By Jules Witcover

When President Obama gathered his top advisers on Afghan policy at the White House for his latest assessment, soon-to-depart Secretary of Defense Robert Gates participated via videoconference from Afghanistan. But his advice already had been given on the ground: Don't grow more impatient.

Regarding Obama's oft-reiterated commitment to start withdrawing U.S. forces next month, Gates delivered his counsel to the soldiers themselves and in a long farewell interview with ABC News anchor Diane Sawyer. But the prime audience in each case was Obama himself.

As a strong advocate of the 30,000-troop surge that the president reluctantly acquiesced to after those interminable soul-searching sessions in late 2009, Gates has been an unchangeable defender of basing any pullout on "conditions on the ground." That is, listening to the generals who can best assess the progress or lack of it in the fight against the Taliban insurgency and the al-Qaida terrorists it harbors.

Gen. David Petraeus, the also soon-to-depart American commander in Afghanistan appointed by Obama to head the CIA, was at Gates' side as he reiterated the go-slow advocacy that Petraeus shares. A key question now is whether their joint advice will carry as much weight with Gates out of the inner circle and Petraeus shifted to the intelligence agency.

In retiring from the Army to take over the CIA, Petraeus obviously will remain in the top-level conversation, with intelligence gathering and evaluation remaining central to the war in Afghanistan. Not clear yet is whether Gates's replacement at the Pentagon, departing CIA director Leon Panetta, will be as forceful an advocate for only a very limited July drawdown.

The killing of Osama bin Laden has heightened calls from anti-war and other liberals in Congress for a significant reduction of the American presence in Afghanistan as Obama is conducting his promised review. Vice President Joe Biden, a key voice in the original discussions about the troop surge, is at the table again, still insisting the commencement of the troop withdrawal will be more than a token gesture.

White House press secretary Jay Carney, who formerly was Biden's vice-presidential spokesman, notably said Monday: "The president has yet to make a decision on the numbers. We have always said that it would be real. There were skeptics who suggested at the time when the president announced his policy that the July 2011 date for the beginning of a drawdown was not real.

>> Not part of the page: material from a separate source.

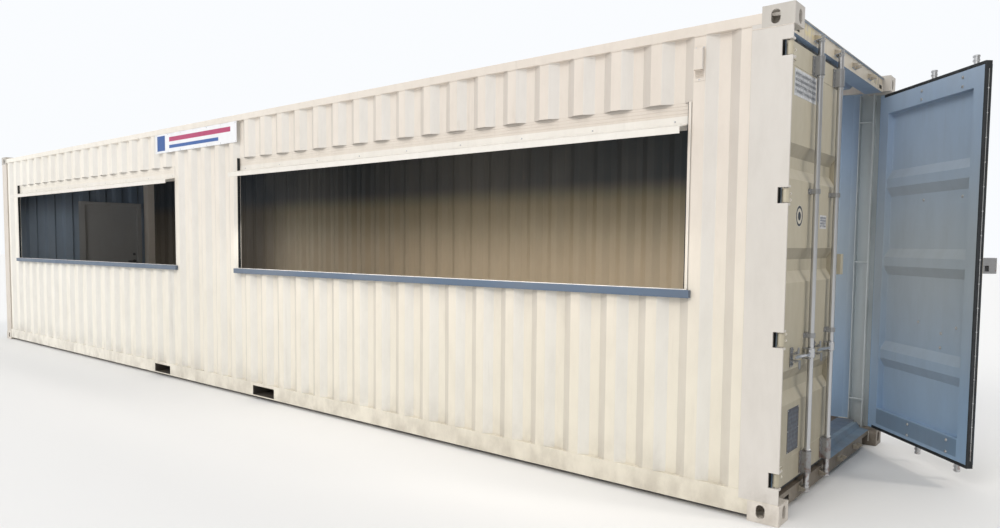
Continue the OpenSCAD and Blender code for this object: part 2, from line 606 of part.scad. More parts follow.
module lock_rod(y) color(galv) {
  difference() {
    union() {
      rod(rod_x, -y, rod_z0, rod_z1, rod_r);
      for (z = [rod_z0 + 2, rod_z0 + 28, rod_z1 - 14, rod_z1 - 40]) translate([0, 0, z]) {
        rod(rod_x, -y, 0, 12, rod_r + 2);
        bx(rod_x - 9, rod_x + 9, -y - 34, -y, 0, 12);
      }
      // collars against the end bearings
      rod(rod_x, -y, leaf_z0 + 156, leaf_z0 + 166, rod_r + 5);
      rod(rod_x, -y, up_z - 16, up_z - 6, rod_r + 5);
      // handle hub and bar
      rod(rod_x, -y, handle_z - 28, handle_z + 28, rod_r + 7);
      bx(rod_x - 6, rod_x + 6, -y - handle_l, -y, handle_z - 12, handle_z + 12);
    }
    rod(rod_x, -y, rod_z0 + 60, rod_z1 - 60, rod_r - rod_wall);
    rod(rod_x, -y, rod_z0 - 1, rod_z0 + 61, 6);
    translate([rod_x - 30, -y - handle_l + 12, handle_z]) rotate([0, 90, 0]) cylinder(h = 60, r = 6, $fn = 24);
  }
}
// the far door is the same leaf turned over and swung open
module far_side() translate([pin_x, pin_y, 0]) rotate([0, 0, far_open]) translate([-pin_x, -pin_y, 0])
  mirror([0, 1, 0]) children();

module lockbox_near() color(cream) difference() {
  bx(leaf_x1, leaf_x1 + 44, -78, -22, 1392, 1528);
  bx(leaf_x1 - 1, leaf_x1 + 41, -75, -25, 1391, 1525);
}
module lockbox_far() color(galv) difference() {
  bx(leaf_x1, leaf_x1 + 96, -100, -22, 1410, 1512);
  bx(leaf_x1 - 1, leaf_x1 + 92, -96, -26, 1409, 1508);
  bx(leaf_x1 + 18, leaf_x1 + 46, -27, -21, 1424, 1462);
}

castings(1, false);  // castings_bottom_door
castings(-1, false);  // castings_bottom_blind
castings(1, true);  // castings_top_door
castings(-1, true);  // castings_top_blind
post_door();  // post_door_near
mirror([0, 1, 0]) post_door();  // post_door_far
post_blind();  // post_blind_near
mirror([0, 1, 0]) post_blind();  // post_blind_far
door_header();
door_sill();
blind_top_rail();
blind_bottom_rail();
bottom_rail();  // bottom_rail_near
mirror([0, 1, 0]) bottom_rail();  // bottom_rail_far
top_rail();  // top_rail_near
mirror([0, 1, 0]) top_rail();  // top_rail_far
cross_run(-cx + 4, fork_a - fork_hw - 8);  // cross_members_blind
cross_run(fork_a + fork_hw + 8, fork_b - fork_hw - 8);  // cross_members_mid
cross_run(fork_b + fork_hw + 8, post_x0 - 4);  // cross_members_door
fork_pocket(fork_a);  // fork_pocket_blind
fork_pocket(fork_b);  // fork_pocket_door
floor_deck();
threshold_plate();
color(cream) side_sheet(wall_x0, wall_x1, rail_z1, sill_z0);  // wall_near_low
color(cream) side_sheet(wall_x0, wall_x1, wtop_z, trail_z0);  // wall_near_top
color(cream) side_sheet(wall_x0, pier1, sill_z0, wtop_z);  // wall_near_blind
color(cream) side_sheet(pier2, pier3, sill_z0, wtop_z);  // wall_near_mid
color(cream) side_sheet(pier4, wall_x1, sill_z0, wtop_z);  // wall_near_door
wall_far();
color(darkblue) end_sheet(-end_post_y, man_y0, floor_z, ztop);  // wall_blind_near
color(darkblue) end_sheet(man_y1, end_post_y, floor_z, ztop);  // wall_blind_far
color(darkblue) end_sheet(man_y0, man_y1, man_z1, ztop);  // wall_blind_over
roof_panel();
window_frame(win1_x0, win1_x1);  // window_frame_1
window_frame(win2_x0, win2_x1);  // window_frame_2
window_sill(win1_x0, win1_x1);  // window_sill_1
window_sill(win2_x0, win2_x1);  // window_sill_2
shutter_bar(win1_x0, win1_x1);  // shutter_bar_1
shutter_bar(win2_x0, win2_x1);  // shutter_bar_2
shutter_hood(win1_x0, win1_x1);  // shutter_hood_1
shutter_hood(win2_x0, win2_x1);  // shutter_hood_2
sign_board();
vent_cover();
man_door_frame();
man_door_leaf();
man_door_lever();
man_door_lockset();
union() { cargo_leaf(); lockbox_near(); }  // cargo_leaf_near
cargo_gasket();  // cargo_gasket_near
color(galv) rod_brackets();  // rod_brackets_near
lock_rod(rod_out_y);  // lock_rod_near_1
lock_rod(rod_in_y);  // lock_rod_near_2
far_side() cargo_leaf();  // cargo_leaf_far
far_side() cargo_gasket();  // cargo_gasket_far
color(galv) far_side() { rod_brackets(); lockbox_far(); }  // rod_brackets_far
far_side() lock_rod(rod_out_y);  // lock_rod_far_1
far_side() lock_rod(rod_in_y);  // lock_rod_far_2
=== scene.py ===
import math
import bpy
import bmesh
from mathutils import Matrix, Vector, noise


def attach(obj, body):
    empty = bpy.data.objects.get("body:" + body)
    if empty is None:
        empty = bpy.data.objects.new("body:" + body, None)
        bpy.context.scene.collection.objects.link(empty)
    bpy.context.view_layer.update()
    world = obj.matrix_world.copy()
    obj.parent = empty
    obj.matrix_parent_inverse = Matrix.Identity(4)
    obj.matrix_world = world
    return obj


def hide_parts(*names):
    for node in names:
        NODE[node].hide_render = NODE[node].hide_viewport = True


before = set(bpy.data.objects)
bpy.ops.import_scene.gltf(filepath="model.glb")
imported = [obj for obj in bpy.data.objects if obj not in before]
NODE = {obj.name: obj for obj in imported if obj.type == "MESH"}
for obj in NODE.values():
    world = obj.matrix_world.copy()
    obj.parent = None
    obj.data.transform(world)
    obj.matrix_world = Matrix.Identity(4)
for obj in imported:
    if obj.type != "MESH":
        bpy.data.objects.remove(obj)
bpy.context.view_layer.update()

scene = bpy.context.scene
link = scene.collection.objects.link

# ---------------------------------------------------------------- sizes shared with the CAD, in metres
CREST_Y = 1.209                  # outer crests of the side walls
SHEET = 0.002                    # thickness of the corrugated sheets
CAST_X = 5.918                   # inner face of the castings
POST_X = 5.865                   # inner edge of the door posts
LEAF_X = 6.034                   # outer face of the cargo doors
ROD_X = 6.070                    # axis of the lock rods
HEAD_X = 6.040                   # front face of the door header and sill
FLUSH_Y = 1.2188                 # no weld bead stands out past this
PIN = Vector((6.066, 1.184, 0))  # hinge pin of the far door
FAR_OPEN = math.radians(42)      # the far door stands open in the rest pose
BANDS = (0.748, 1.465, 2.065)    # middle heights of the pressed bands of the doors
BAND_FOOT, BAND_FLAT, BAND_DEPTH = 0.102, 0.034, 0.038

# ---------------------------------------------------------------- camera
cam_data = bpy.data.cameras.new("camera")
cam = bpy.data.objects.new("camera", cam_data)
link(cam)
CAMERA_AT = (7.442, -5.445, 1.576)
LOOK = (-0.6485, 0.7587, -0.0622)
SIDEWAYS = (0.7598, 0.6501, 0.0073)
fwd = Vector(LOOK).normalized()
right = Vector(SIDEWAYS)
right = (right - fwd * right.dot(fwd)).normalized()
up = right.cross(fwd)
rot = Matrix((right, up, -fwd)).transposed()
cam.matrix_world = Matrix.Translation(CAMERA_AT) @ rot.to_4x4()
cam_data.sensor_width = 36
cam_data.lens = 26.816
cam_data.shift_x = 0.0272
cam_data.shift_y = 0.0265
cam_data.clip_start, cam_data.clip_end = 0.05, 300
scene.camera = cam

# ---------------------------------------------------------------- stage and light
scene.view_settings.view_transform = "Standard"
world = bpy.data.worlds.new("studio")
scene.world = world
world.use_nodes = True
wt = world.node_tree
sky = wt.nodes["Background"]
sky.inputs[1].default_value = 1.0
# a pale sky all round, dimmer and warmer beyond the cargo doors
wdir = wt.nodes.new("ShaderNodeTexCoord")
wsep = wt.nodes.new("ShaderNodeVectorMath")
wsep.operation = "DOT_PRODUCT"
wsep.inputs[1].default_value = (0.94, -0.10, -0.33)
wt.links.new(wdir.outputs["Generated"], wsep.inputs[0])
wmap = wt.nodes.new("ShaderNodeMapRange")
wmap.interpolation_type = "SMOOTHSTEP"
wmap.inputs[1].default_value, wmap.inputs[2].default_value = -0.05, 0.85
wt.links.new(wsep.outputs["Value"], wmap.inputs[0])
wmix = wt.nodes.new("ShaderNodeMix")
wmix.data_type = "RGBA"
wmix.inputs[6].default_value = (0.955, 0.975, 1.0, 1)
wmix.inputs[7].default_value = (0.27, 0.26, 0.245, 1)
wt.links.new(wmap.outputs[0], wmix.inputs[0])
wt.links.new(wmix.outputs[2], sky.inputs[0])


def sun(name, direction, strength, colour, angle):
    d = bpy.data.lights.new(name, "SUN")
    d.energy, d.color, d.angle = strength, colour, math.radians(angle)
    o = bpy.data.objects.new(name, d)
    o.rotation_mode = "QUATERNION"
    o.rotation_quaternion = Vector(direction).to_track_quat("-Z", "Y")
    link(o)


sun("key", (0.06, 0.86, -0.55), 1.0, (1.0, 0.955, 0.89), 26)
sun("fill", (-1.0, -0.34, -1.0), 0.62, (1.0, 0.93, 0.84), 10)


def panel(name, at, direction, size, power, colour):
    """A soft light in an opening, which lifts the room."""
    d = bpy.data.lights.new(name, "AREA")
    d.shape, d.size, d.size_y, d.energy, d.color = "RECTANGLE", size[0], size[1], power, colour
    o = bpy.data.objects.new(name, d)
    o.location = at
    o.rotation_mode = "QUATERNION"
    o.rotation_quaternion = Vector(direction).to_track_quat("-Z", "Y")
    o.visible_camera = False
    o.visible_glossy = False
    link(o)


panel("window_glow_1", (-3.05, -1.12, 1.85), (0, 1, -0.55), (4.6, 0.8), 20, (0.97, 0.97, 0.95))
panel("window_glow_2", (3.05, -1.12, 1.85), (0, 1, -1.1), (4.6, 0.8), 42, (1.0, 0.93, 0.84))
panel("doorway_glow", (5.90, 0.55, 1.45), (-1, 0.25, -0.1), (0.9, 2.2), 3, (0.92, 0.96, 1.0))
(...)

It will, in fact, begin then."

Carney reiterated that "the president is going to make his decision, as he has said all along, based on conditions on the ground, not whether or not there will be a drawdown, or the beginning of a drawdown, but the size and scope and pace of the drawdown."

The remarks reinforced that the current White House review will not be a rehashing of the basic decision Obama made in 2009. He agreed then to continue the counterinsurgency plan backed by Gates and Petraeus along with the stepped-up counterterrorism effort embraced by Biden and some others on the National Security Council.

Gates will take into retirement a long and varied career in public service, during which he has learned how to keep confidences but at the same time get the maximum public exposure for his views.

He demonstrated that ability in reassuring the American soldiers to whom he bid an official goodbye, and to the ABC anchor and her wide television audience, that his best advice to Obama is essentially to stay the course in Afghanistan a while longer. "I think we shouldn't let up on the gas too much, at least for the next few months," he told the troops Monday.

As for a more abrupt withdrawal, Gates said: "I think you also have to ask the question what's the cost of failure. We've invested a huge amount of money here. We've invested 1,254 lives up to this point." That comment by the departing Pentagon chief doubtless weighs heavily on Obama now, along with his 2008 pledge to end America's involvement in both Middle East wars.